Memory & Storage

Episodic Memory

An agent's stored record of past interactions, conversations, and task outcomes, retrievable to provide continuity and context across sessions.

Definition

Episodic memory in AI agents mirrors the human cognitive concept: a persistent, indexed record of specific past events that can be recalled to inform current behavior. Unlike working memory (the current context window) or semantic memory (general knowledge), episodic memory captures what happened in prior sessions with a specific user or on a specific task. It provides agents with the ability to remember previous conversations, learn from past errors, and build relationships across time.

Engineering Context

Episodic memory allows agents to learn from past interactions.
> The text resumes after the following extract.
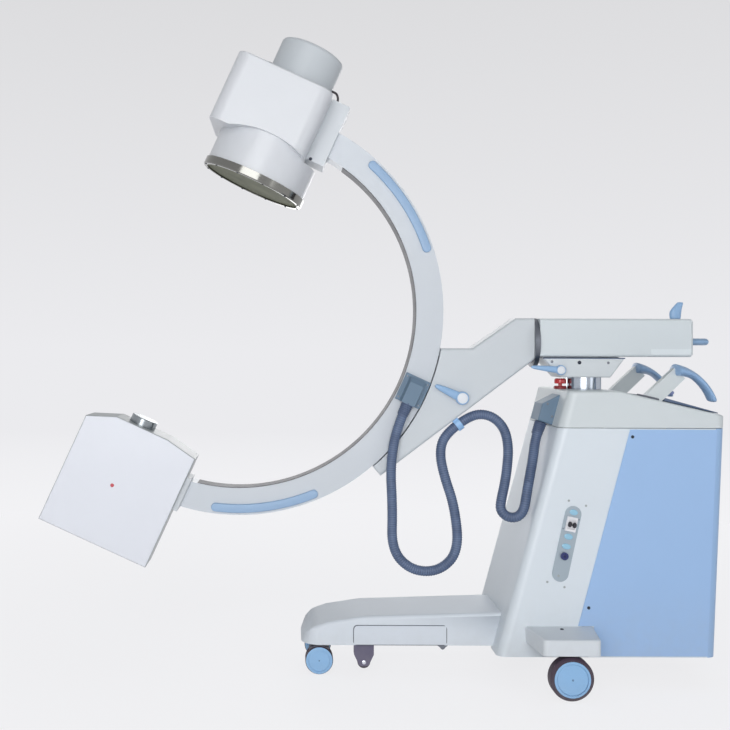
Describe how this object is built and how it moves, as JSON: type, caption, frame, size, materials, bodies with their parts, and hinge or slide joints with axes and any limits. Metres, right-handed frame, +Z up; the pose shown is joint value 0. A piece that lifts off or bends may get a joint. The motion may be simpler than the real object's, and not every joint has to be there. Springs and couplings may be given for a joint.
{
  "type": "mobile c-arm x-ray unit",
  "caption": "Mobile C-arm X-ray unit: wheeled cabinet with keel, lifting column, sliding boom and a C-shaped arc holding an image intensifier and tube head.",
  "frame": {"origin": "centre of the object's plan on the floor, without its hoses", "axes": "+X from the C towards the push handles, +Y to the object's far side, +Z up"},
  "size_m": [2.0178, 0.696, 1.9],
  "materials": {
    "white_enamel": "satin light grey white enamel",
    "white_casting": "satin white paint on cast aluminium",
    "white_plastic": "fine grained white moulding",
    "grey_extrusion": "satin light grey painted extrusion",
    "light_blue": "satin light blue moulding",
    "grey_blue": "matte grey blue moulding",
    "hose_grey": "ribbed grey blue hose",
    "dark_liner": "matte dark grey strip",
    "dark_keypad": "smooth dark panel",
    "black_plastic": "matte black",
    "chrome_ring": "polished chrome",
    "steel": "brushed steel",
    "column_chrome": "ground chromed tube",
    "aluminium": "bare aluminium",
    "screen": "dark olive input screen",
    "tyre": "dark tread",
    "stop_red": "glossy red",
    "socket_blue": "dark blue moulding"
  },
  "bodies": {
    "base": {"base_frame": "steel", "keel_cover": "white_plastic", "keel_hatches": "white_plastic", "cabinet_shell": "white_enamel", "cabinet_top": "white_plastic", "side_panels": "light_blue", "control_surface": "dark_keypad", "control_plate": "aluminium", "breaker_body": "white_plastic", "earth_socket": "socket_blue", "axle_blocks": "white_plastic", "handle_arms": "white_casting", "handle_grips": "light_blue", "column_sleeve": "steel", "generator_block": "aluminium", "stop_button_base": "black_plastic", "cabinet_gland": "grey_blue", "roller_brackets": "black_plastic", "hose_rear": "hose_grey"},
    "rear_wheel_left": {"rear_tyre_left": "tyre", "rear_hub_left": "light_blue"},
    "rear_wheel_right": {"rear_tyre_right": "tyre", "rear_hub_right": "light_blue"},
    "caster_left": {"caster_core_left": "black_plastic"},
    "caster_right": {"caster_core_right": "black_plastic"},
    "caster_wheels_left": {"caster_tyres_left": "tyre", "caster_hubs_left": "light_blue"},
    "caster_wheels_right": {"caster_tyres_right": "tyre", "caster_hubs_right": "light_blue"},
    "cable_roller": {"support_roller": "tyre"},
    "stop_knob": {"stop_button": "stop_red"},
    "breaker": {"breaker_toggles": "black_plastic"},
    "handle_switch": {"handle_button": "light_blue"},
    "lift": {"column_piston": "column_chrome"},
    "swivel": {"carriage": "white_casting"},
    "swivel_brake": {"swivel_lever": "light_blue"},
    "boom": {"boom_housing": "white_casting"},
    "travel_brake": {"travel_lever": "light_blue"},
    "rotation_brake": {"rotation_handle": "light_blue"},
    "arm": {"rotation_shaft": "steel", "slanted_arm": "white_casting", "roller_holder": "aluminium", "hose_clip": "light_blue", "hose_front": "hose_grey"},
    "orbit_brake": {"orbit_lever": "light_blue"},
    "bogie_upper": {"bogie_roller_upper": "steel"},
    "bogie_lower": {"bogie_roller_lower": "steel"},
    "c_assembly": {"c_arc": "grey_extrusion", "c_liner": "dark_liner", "c_grips": "light_blue", "c_gland": "grey_blue", "intensifier_mount": "white_casting", "intensifier_ring": "chrome_ring", "intensifier_window": "screen", "intensifier_housing": "white_enamel", "camera_cap": "white_plastic", "camera_cables": "black_plastic", "tube_housing": "white_enamel", "tube_mount": "steel", "collimator": "chrome_ring"}
  },
  "joints": [
    {"name": "rear_wheel_left_spin", "type": "hinge", "parent": "base", "child": "rear_wheel_left", "pos_m": [0.51295, -0.324, 0.06], "axis": [0, 1, 0], "continuous": true},
    {"name": "caster_left_swivel", "type": "hinge", "parent": "base", "child": "caster_left", "pos_m": [-0.15405, -0.088, 0.1], "axis": [0, 0, 1], "continuous": true},
    {"name": "caster_left_roll", "type": "hinge", "parent": "caster_left", "child": "caster_wheels_left", "pos_m": [-0.17005, -0.088, 0.041], "axis": [0, 1, 0], "continuous": true},
    {"name": "rear_wheel_right_spin", "type": "hinge", "parent": "base", "child": "rear_wheel_right", "pos_m": [0.51295, 0.324, 0.06], "axis": [0, 1, 0], "continuous": true},
    {"name": "caster_right_swivel", "type": "hinge", "parent": "base", "child": "caster_right", "pos_m": [-0.15405, 0.088, 0.1], "axis": [0, 0, 1], "continuous": true},
    {"name": "caster_right_roll", "type": "hinge", "parent": "caster_right", "child": "caster_wheels_right", "pos_m": [-0.17005, 0.088, 0.041], "axis": [0, 1, 0], "continuous": true},
    {"name": "cable_roller_spin", "type": "hinge", "parent": "base", "child": "cable_roller", "pos_m": [-0.03805, 0, 0.035], "axis": [0, 1, 0], "continuous": true},
    {"name": "stop_press", "type": "slide", "parent": "base", "child": "stop_knob", "axis": [0, 0, -1], "range_m": [0, 0.006], "stiffness_N_per_m": 600},
    {"name": "breaker_switch", "type": "hinge", "parent": "base", "child": "breaker", "pos_m": [0.54501, -0.207, 0.46073], "axis": [0.9781, 0, -0.2079], "range_deg": [-22, 22]},
    {"name": "handle_switch_press", "type": "slide", "parent": "base", "child": "handle_switch", "axis": [-0.6969, 0, 0.7172], "range_m": [0, 0.003], "stiffness_N_per_m": 400},
    {"name": "column_lift", "type": "slide", "parent": "base", "child": "lift", "axis": [0, 0, 1], "range_m": [0, 0.4], "deforming": ["hose_rear"]},
    {"name": "column_swivel", "type": "hinge", "parent": "lift", "child": "swivel", "pos_m": [0.63595, 0, 0.9], "axis": [0, 0, 1], "range_deg": [-12.5, 12.5], "deforming": ["hose_rear"]},
    {"name": "swivel_brake_turn", "type": "hinge", "parent": "swivel", "child": "swivel_brake", "pos_m": [0.54695, -0.06, 0.898], "axis": [0, 1, 0], "range_deg": [-25, 10]},
    {"name": "boom_travel", "type": "slide", "parent": "swivel", "child": "boom", "axis": [-1, 0, 0], "range_m": [0, 0.2], "deforming": ["hose_rear"]},
    {"name": "travel_brake_turn", "type": "hinge", "parent": "boom", "child": "travel_brake", "pos_m": [0.91395, 0, 1.052], "axis": [0, 0, 1], "range_deg": [-35, 35]},
    {"name": "rotation_brake_turn", "type": "hinge", "parent": "boom", "child": "rotation_brake", "pos_m": [0.94595, 0, 0.984], "axis": [1, 0, 0], "range_deg": [-45, 45]},
    {"name": "arm_rotation", "type": "hinge", "parent": "boom", "child": "arm", "pos_m": [0.48795, 0, 0.98], "axis": [1, 0, 0], "range_deg": [-135, 135], "deforming": ["hose_rear"]},
    {"name": "orbit_brake_turn", "type": "hinge", "parent": "arm", "child": "orbit_brake", "pos_m": [0.25595, -0.05, 0.813], "axis": [0, 1, 0], "range_deg": [-30, 30]},
    {"name": "c_orbit", "type": "hinge", "parent": "arm", "child": "c_assembly", "pos_m": [-0.41205, 0, 1.072], "axis": [0, 1, 0], "range_deg": [-50, 65], "deforming": ["hose_front"]},
    {"name": "bogie_upper_spin", "type": "hinge", "parent": "arm", "child": "bogie_upper", "pos_m": [0.15695, 0, 0.89804], "axis": [0, 1, 0], "continuous": true},
    {"name": "bogie_lower_spin", "type": "hinge", "parent": "arm", "child": "bogie_lower", "pos_m": [0.03012, 0, 0.67387], "axis": [0, 1, 0], "continuous": true}
  ],
  "couplings": [
    {"joint": "bogie_upper_spin", "follows": "c_orbit", "ratio": 47.132},
    {"joint": "bogie_lower_spin", "follows": "c_orbit", "ratio": 47.132}
  ]
}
Implementation: store interaction summaries (compressed to 200-300 tokens each) with metadata and embeddings. When a new task arrives, retrieve the top-k most semantically similar past episodes and inject their summaries into the working context. Requires TTL policies to prevent indefinite growth and namespace isolation between users. For multi-tenant systems, episode namespacing by user_id is essential—episode bleed between users constitutes a privacy violation. Common storage patterns: PostgreSQL with pgvector for smaller deployments, dedicated vector databases (Pinecone, Qdrant) for scale. Episode compression using summarization models prevents token budget exhaustion over time.